Ed è sempre l'adulto a metterci lo zampino: che sia un papà in carestia o una strega che se lo vuol mangiare, il bimbo deve difendersi dalle grinfie di un'adultità cinica ed egoista.
Se volessimo offrire un'interpretazione psicologica, potremmo osservare come il bambino altri non è che quella parte di noi, come ci suggerisce Alba Marcoli (2018), persa nella foresta fitta della nostra psiche.
Non solo in termini di innocenza perduta, di rito di passaggio da un'età ad un'altra, bensì come smarrimento della nostra Saggezza Organismica (Rogers, 1951), ossia della nostra capacità di sentire la verità interiore insita dentro di noi. Per dirla con altre parole, il nostro Locus of evaluation interno (ibdem), così efficiente nel bambino ancora non condizionato dall'impronta educativa del suo entourage familiare.

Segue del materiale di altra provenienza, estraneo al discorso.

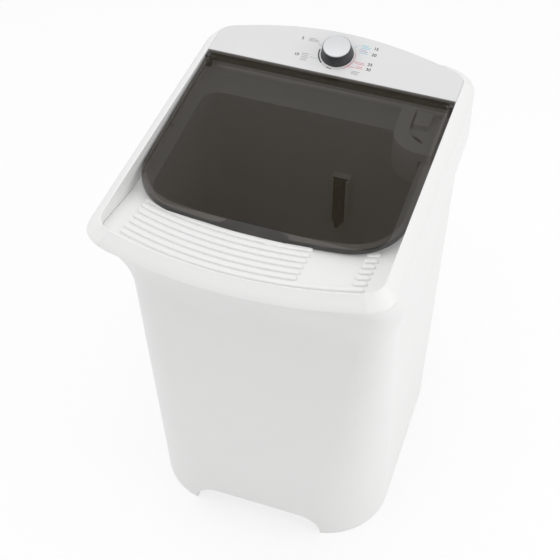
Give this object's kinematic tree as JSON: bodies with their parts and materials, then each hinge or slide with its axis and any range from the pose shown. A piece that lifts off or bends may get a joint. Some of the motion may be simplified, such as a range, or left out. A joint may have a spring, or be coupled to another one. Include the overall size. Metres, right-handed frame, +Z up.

Ma come si perde questa Saggezza? Rogers ci spiega magistralmente come il bimbo, per non perdere l'affetto genitoriale, inizi, pian piano, a identificarsi con valori, costrutti, emozioni provenienti dall'esterno: da quell'ambiente che tende a suggerirgli cosa deve sentire, pensare e provare.
Come in ogni fiaba che si rispetti, il bambino, allora, non può che smarrirsi in quella foresta fatta di adulti che mirano ad educarlo senza rispettare il suo sentire viscerale. Succede, quindi, che il bimbo non si fidi più di ciò che gli suggerisce il suo organismo, inziando, da qui, a fare propri tutti quei dettami familiari che lo indirezzeranno nelle scelte future.
È ciò che succede ad Hansel e Gretel che, fidandosi ciecamente della voce familiare e non più di se stessi, rischiano di cadere nel pentolone della strega.
Così succede a Pierino Pierone, protagonista de "Il bambino nel Sacco", che rischia di essere divorato dalla Strega Bistrega.
Fiabe, queste, che, da un punto di vista metaforico, simboleggiano il pericolo di un'infanzia smarrita, ossia quella di vagare senza saggezza interiore tra i rischi dell'esistenza.